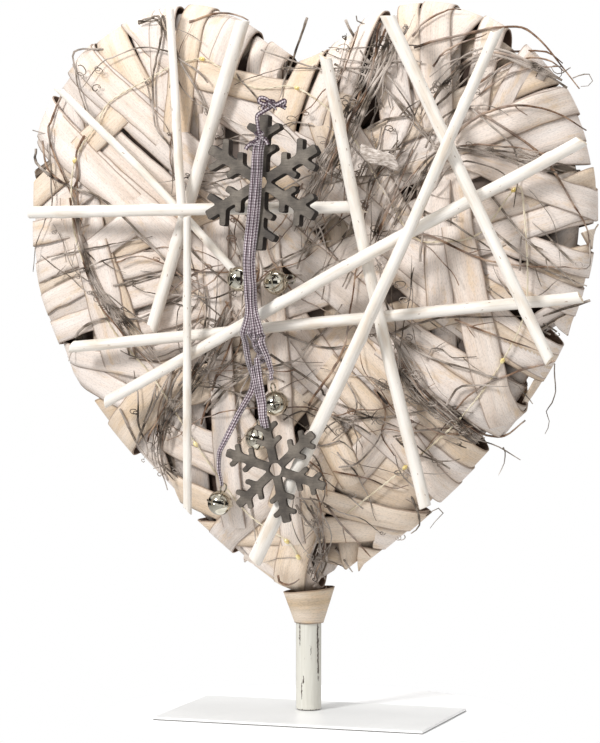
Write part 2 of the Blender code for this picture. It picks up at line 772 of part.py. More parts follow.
# Main
add_plate()
add_post()
add_collar()
wind_strips()
lay_light_string()
lay_vines()
add_bark()
for stick in STICKS[:4]:
    lay_stick(*stick)
upper_outline = flake_outline(UPPER_ARM, UPPER_BRANCHES)
upper_hole = flake_hole(UPPER_HOLE)
upper_centre = from_knot(-0.6, 28.5)
upper_sizes = (UPPER_FLAKE_DIAMETER, UPPER_PLYWOOD)
add_flake("upper_snowflake", *upper_sizes, upper_outline, upper_hole, upper_centre, 30, (6, -6))
for stick in STICKS[4:]:
    lay_stick(*stick)
add_bells()
lower_outline = flake_outline(LOWER_ARM, LOWER_BRANCHES)
lower_hole = flake_hole(LOWER_HOLE)
lower_centre = from_knot(9.9, 208.0)
lower_sizes = (LOWER_FLAKE_DIAMETER, LOWER_PLYWOOD)
add_flake("lower_snowflake", *lower_sizes, lower_outline, lower_hole, lower_centre, 17, (0, 0))
lay_ribbon("ribbon_bundle", BUNDLE_ROUTE, BUNDLE_WIDTHS, BUNDLE_THICKNESS, 4)
for name, widths, route in RIBBON_TAILS:
    lay_ribbon(f"ribbon_tail_{name}", route, widths, RIBBON_THICKNESS, 2)
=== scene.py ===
import math
import random

import bmesh
import bpy
import numpy as np
from mathutils import Matrix, Vector, noise
from mathutils.bvhtree import BVHTree
from mathutils.geometry import interpolate_bezier


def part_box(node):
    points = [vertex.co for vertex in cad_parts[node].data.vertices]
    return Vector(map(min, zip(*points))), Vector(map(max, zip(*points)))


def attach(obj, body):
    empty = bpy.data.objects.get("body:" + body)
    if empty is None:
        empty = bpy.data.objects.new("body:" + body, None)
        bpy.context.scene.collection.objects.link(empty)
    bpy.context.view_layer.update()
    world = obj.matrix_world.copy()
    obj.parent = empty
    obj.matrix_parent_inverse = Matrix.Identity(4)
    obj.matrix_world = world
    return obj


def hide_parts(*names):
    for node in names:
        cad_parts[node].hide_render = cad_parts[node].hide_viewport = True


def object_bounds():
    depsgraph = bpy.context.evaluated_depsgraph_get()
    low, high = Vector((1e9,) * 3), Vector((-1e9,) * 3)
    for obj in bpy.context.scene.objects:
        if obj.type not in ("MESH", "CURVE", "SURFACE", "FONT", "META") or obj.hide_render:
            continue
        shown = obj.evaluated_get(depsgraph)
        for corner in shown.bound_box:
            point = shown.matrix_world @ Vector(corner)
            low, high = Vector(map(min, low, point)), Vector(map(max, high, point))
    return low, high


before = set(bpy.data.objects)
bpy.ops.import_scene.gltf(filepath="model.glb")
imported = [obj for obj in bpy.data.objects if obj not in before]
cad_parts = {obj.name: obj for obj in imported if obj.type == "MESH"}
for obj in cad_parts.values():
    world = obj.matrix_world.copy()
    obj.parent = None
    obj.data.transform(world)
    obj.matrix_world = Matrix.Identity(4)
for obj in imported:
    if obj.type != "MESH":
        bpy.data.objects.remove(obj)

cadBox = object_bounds()
mm = 0.001

# Whitewashed veneer heart on a post and plate. Metres, front looks along -Y.
# Places on the heart are flat (x, z) from its tip, and depth counts forward from its middle plane.


# Small helpers
fullTurn = 2 * math.pi
tiny = 1e-6        # points closer than this are one


def wayAt(angle):
    return Vector((math.cos(angle), math.sin(angle)))


def sideOf(heading):
    return Vector((-heading.y, heading.x))


def headingAt(line, k):
    return (line[min(k + 1, len(line) - 1)] - line[max(k - 1, 0)]).normalized()


def turned(degrees, axis, size=4):
    return Matrix.Rotation(math.radians(degrees), size, axis)


def wobble(where, size, seed):
    # smooth noise from about -1 to 1; size is the length of one wave
    return noise.noise(Vector((where / size, seed * 7.31, seed * 1.7)))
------
▶ GIVEN INSTRUCTION:
Restate the whole of the material exactly.

▶ RESPONSE TO THE TASK:
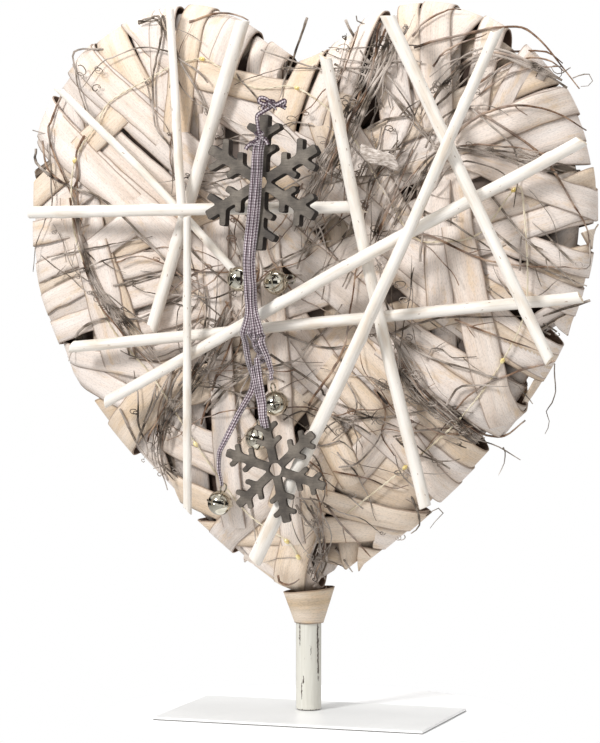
Write part 2 of the Blender code for this picture. It picks up at line 772 of part.py. More parts follow.
# Main
add_plate()
add_post()
add_collar()
wind_strips()
lay_light_string()
lay_vines()
add_bark()
for stick in STICKS[:4]:
    lay_stick(*stick)
upper_outline = flake_outline(UPPER_ARM, UPPER_BRANCHES)
upper_hole = flake_hole(UPPER_HOLE)
upper_centre = from_knot(-0.6, 28.5)
upper_sizes = (UPPER_FLAKE_DIAMETER, UPPER_PLYWOOD)
add_flake("upper_snowflake", *upper_sizes, upper_outline, upper_hole, upper_centre, 30, (6, -6))
for stick in STICKS[4:]:
    lay_stick(*stick)
add_bells()
lower_outline = flake_outline(LOWER_ARM, LOWER_BRANCHES)
lower_hole = flake_hole(LOWER_HOLE)
lower_centre = from_knot(9.9, 208.0)
lower_sizes = (LOWER_FLAKE_DIAMETER, LOWER_PLYWOOD)
add_flake("lower_snowflake", *lower_sizes, lower_outline, lower_hole, lower_centre, 17, (0, 0))
lay_ribbon("ribbon_bundle", BUNDLE_ROUTE, BUNDLE_WIDTHS, BUNDLE_THICKNESS, 4)
for name, widths, route in RIBBON_TAILS:
    lay_ribbon(f"ribbon_tail_{name}", route, widths, RIBBON_THICKNESS, 2)
=== scene.py ===
import math
import random

import bmesh
import bpy
import numpy as np
from mathutils import Matrix, Vector, noise
from mathutils.bvhtree import BVHTree
from mathutils.geometry import interpolate_bezier


def part_box(node):
    points = [vertex.co for vertex in cad_parts[node].data.vertices]
    return Vector(map(min, zip(*points))), Vector(map(max, zip(*points)))


def attach(obj, body):
    empty = bpy.data.objects.get("body:" + body)
    if empty is None:
        empty = bpy.data.objects.new("body:" + body, None)
        bpy.context.scene.collection.objects.link(empty)
    bpy.context.view_layer.update()
    world = obj.matrix_world.copy()
    obj.parent = empty
    obj.matrix_parent_inverse = Matrix.Identity(4)
    obj.matrix_world = world
    return obj


def hide_parts(*names):
    for node in names:
        cad_parts[node].hide_render = cad_parts[node].hide_viewport = True


def object_bounds():
    depsgraph = bpy.context.evaluated_depsgraph_get()
    low, high = Vector((1e9,) * 3), Vector((-1e9,) * 3)
    for obj in bpy.context.scene.objects:
        if obj.type not in ("MESH", "CURVE", "SURFACE", "FONT", "META") or obj.hide_render:
            continue
        shown = obj.evaluated_get(depsgraph)
        for corner in shown.bound_box:
            point = shown.matrix_world @ Vector(corner)
            low, high = Vector(map(min, low, point)), Vector(map(max, high, point))
    return low, high


before = set(bpy.data.objects)
bpy.ops.import_scene.gltf(filepath="model.glb")
imported = [obj for obj in bpy.data.objects if obj not in before]
cad_parts = {obj.name: obj for obj in imported if obj.type == "MESH"}
for obj in cad_parts.values():
    world = obj.matrix_world.copy()
    obj.parent = None
    obj.data.transform(world)
    obj.matrix_world = Matrix.Identity(4)
for obj in imported:
    if obj.type != "MESH":
        bpy.data.objects.remove(obj)

cadBox = object_bounds()
mm = 0.001

# Whitewashed veneer heart on a post and plate. Metres, front looks along -Y.
# Places on the heart are flat (x, z) from its tip, and depth counts forward from its middle plane.


# Small helpers
fullTurn = 2 * math.pi
tiny = 1e-6        # points closer than this are one


def wayAt(angle):
    return Vector((math.cos(angle), math.sin(angle)))


def sideOf(heading):
    return Vector((-heading.y, heading.x))


def headingAt(line, k):
    return (line[min(k + 1, len(line) - 1)] - line[max(k - 1, 0)]).normalized()


def turned(degrees, axis, size=4):
    return Matrix.Rotation(math.radians(degrees), size, axis)


def wobble(where, size, seed):
    # smooth noise from about -1 to 1; size is the length of one wave
    return noise.noise(Vector((where / size, seed * 7.31, seed * 1.7)))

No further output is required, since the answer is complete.